----- Supplied data
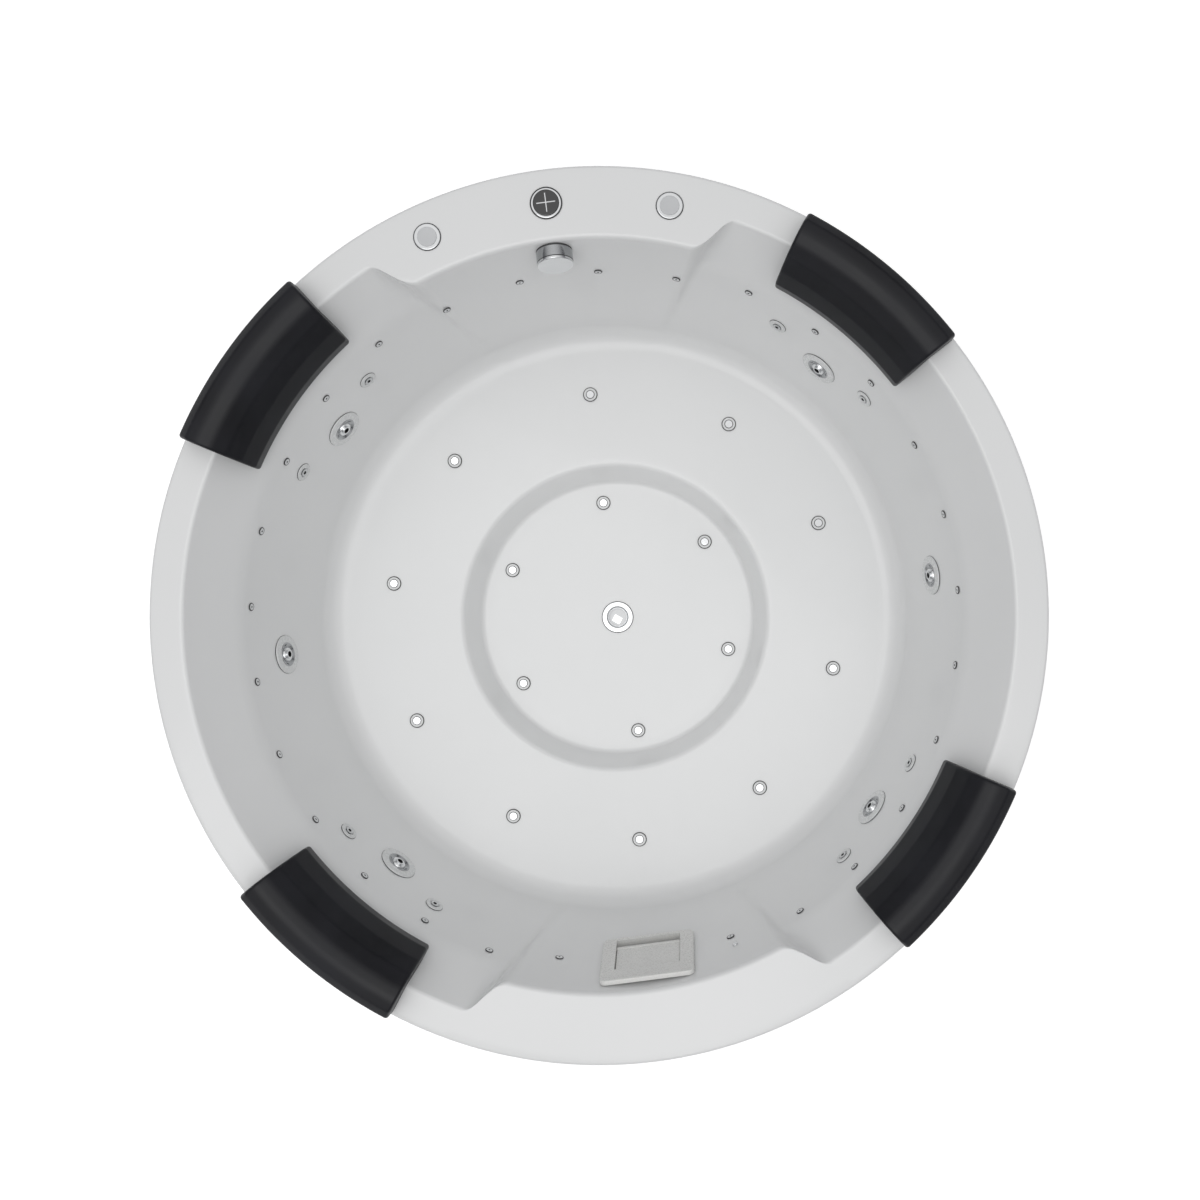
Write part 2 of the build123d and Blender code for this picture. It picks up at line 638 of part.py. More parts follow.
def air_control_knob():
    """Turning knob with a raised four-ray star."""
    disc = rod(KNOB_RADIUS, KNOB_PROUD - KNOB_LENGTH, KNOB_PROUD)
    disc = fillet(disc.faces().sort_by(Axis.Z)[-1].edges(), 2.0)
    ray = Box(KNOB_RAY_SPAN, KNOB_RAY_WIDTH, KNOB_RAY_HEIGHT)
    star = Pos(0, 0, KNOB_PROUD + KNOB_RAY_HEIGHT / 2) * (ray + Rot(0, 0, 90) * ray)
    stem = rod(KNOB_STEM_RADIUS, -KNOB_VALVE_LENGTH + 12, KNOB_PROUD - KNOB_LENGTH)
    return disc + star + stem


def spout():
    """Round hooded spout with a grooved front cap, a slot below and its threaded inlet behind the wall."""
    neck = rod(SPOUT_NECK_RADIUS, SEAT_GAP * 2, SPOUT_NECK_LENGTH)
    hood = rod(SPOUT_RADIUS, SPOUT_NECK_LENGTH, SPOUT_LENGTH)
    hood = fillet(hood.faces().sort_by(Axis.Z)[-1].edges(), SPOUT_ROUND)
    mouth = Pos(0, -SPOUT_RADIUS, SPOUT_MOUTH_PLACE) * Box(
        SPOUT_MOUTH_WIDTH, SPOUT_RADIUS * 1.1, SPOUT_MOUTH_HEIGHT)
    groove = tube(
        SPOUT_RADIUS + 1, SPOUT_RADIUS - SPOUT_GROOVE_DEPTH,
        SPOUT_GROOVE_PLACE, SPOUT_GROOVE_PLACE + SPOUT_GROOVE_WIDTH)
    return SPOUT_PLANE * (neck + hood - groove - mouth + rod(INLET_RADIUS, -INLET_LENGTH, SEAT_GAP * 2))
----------
◆ **Brief**:
Return the whole listing exactly, with every line included.

◆ **In response**:
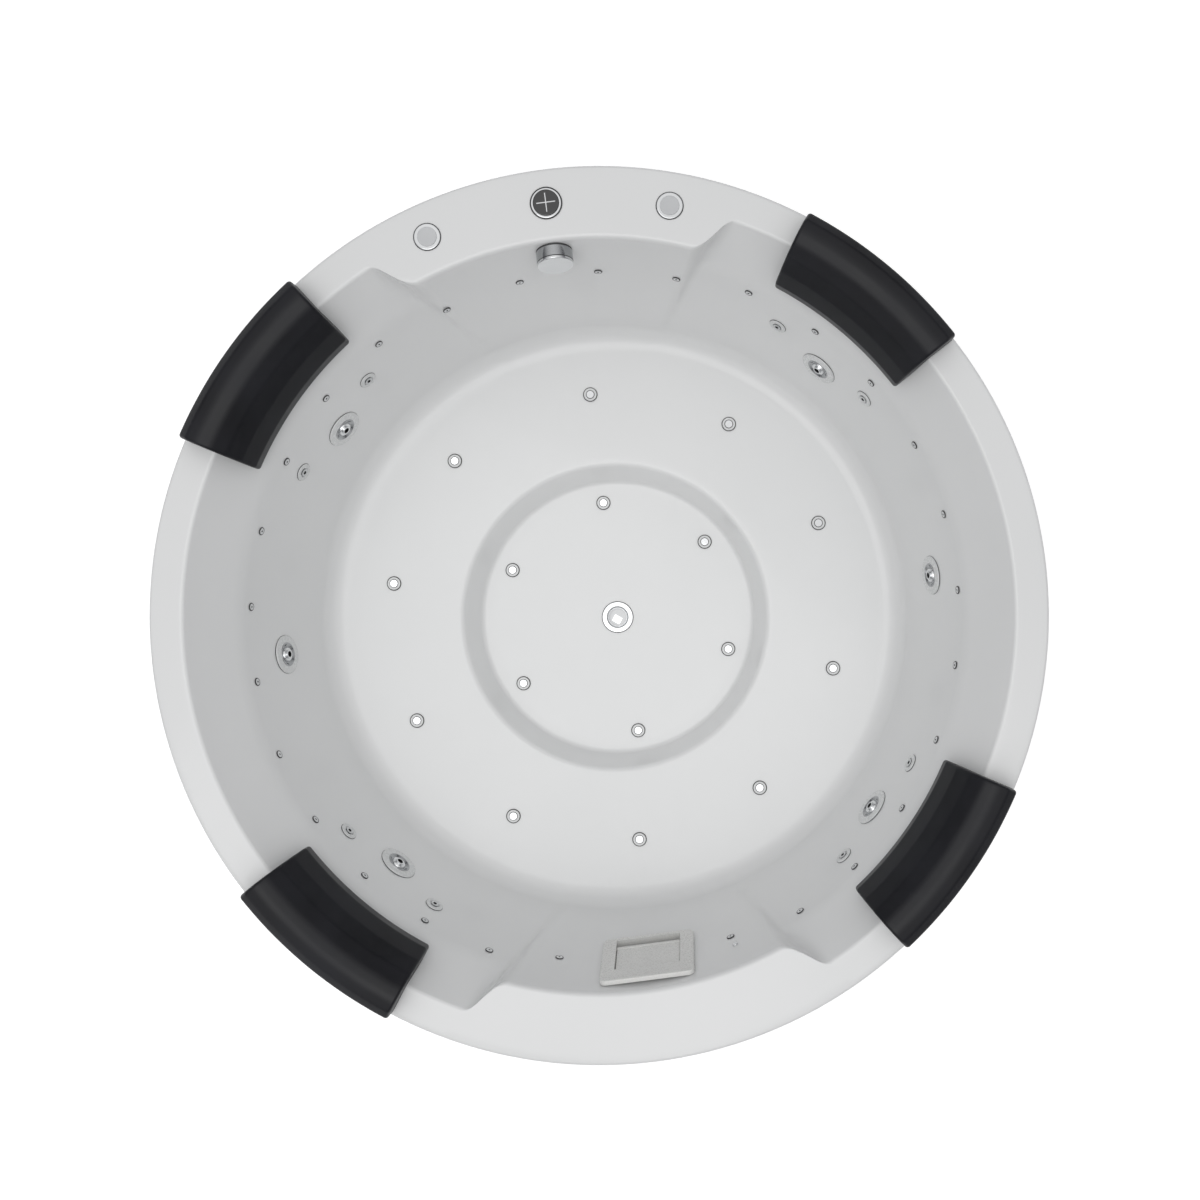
Write part 2 of the build123d and Blender code for this picture. It picks up at line 638 of part.py. More parts follow.
def air_control_knob():
    """Turning knob with a raised four-ray star."""
    disc = rod(KNOB_RADIUS, KNOB_PROUD - KNOB_LENGTH, KNOB_PROUD)
    disc = fillet(disc.faces().sort_by(Axis.Z)[-1].edges(), 2.0)
    ray = Box(KNOB_RAY_SPAN, KNOB_RAY_WIDTH, KNOB_RAY_HEIGHT)
    star = Pos(0, 0, KNOB_PROUD + KNOB_RAY_HEIGHT / 2) * (ray + Rot(0, 0, 90) * ray)
    stem = rod(KNOB_STEM_RADIUS, -KNOB_VALVE_LENGTH + 12, KNOB_PROUD - KNOB_LENGTH)
    return disc + star + stem


def spout():
    """Round hooded spout with a grooved front cap, a slot below and its threaded inlet behind the wall."""
    neck = rod(SPOUT_NECK_RADIUS, SEAT_GAP * 2, SPOUT_NECK_LENGTH)
    hood = rod(SPOUT_RADIUS, SPOUT_NECK_LENGTH, SPOUT_LENGTH)
    hood = fillet(hood.faces().sort_by(Axis.Z)[-1].edges(), SPOUT_ROUND)
    mouth = Pos(0, -SPOUT_RADIUS, SPOUT_MOUTH_PLACE) * Box(
        SPOUT_MOUTH_WIDTH, SPOUT_RADIUS * 1.1, SPOUT_MOUTH_HEIGHT)
    groove = tube(
        SPOUT_RADIUS + 1, SPOUT_RADIUS - SPOUT_GROOVE_DEPTH,
        SPOUT_GROOVE_PLACE, SPOUT_GROOVE_PLACE + SPOUT_GROOVE_WIDTH)
    return SPOUT_PLANE * (neck + hood - groove - mouth + rod(INLET_RADIUS, -INLET_LENGTH, SEAT_GAP * 2))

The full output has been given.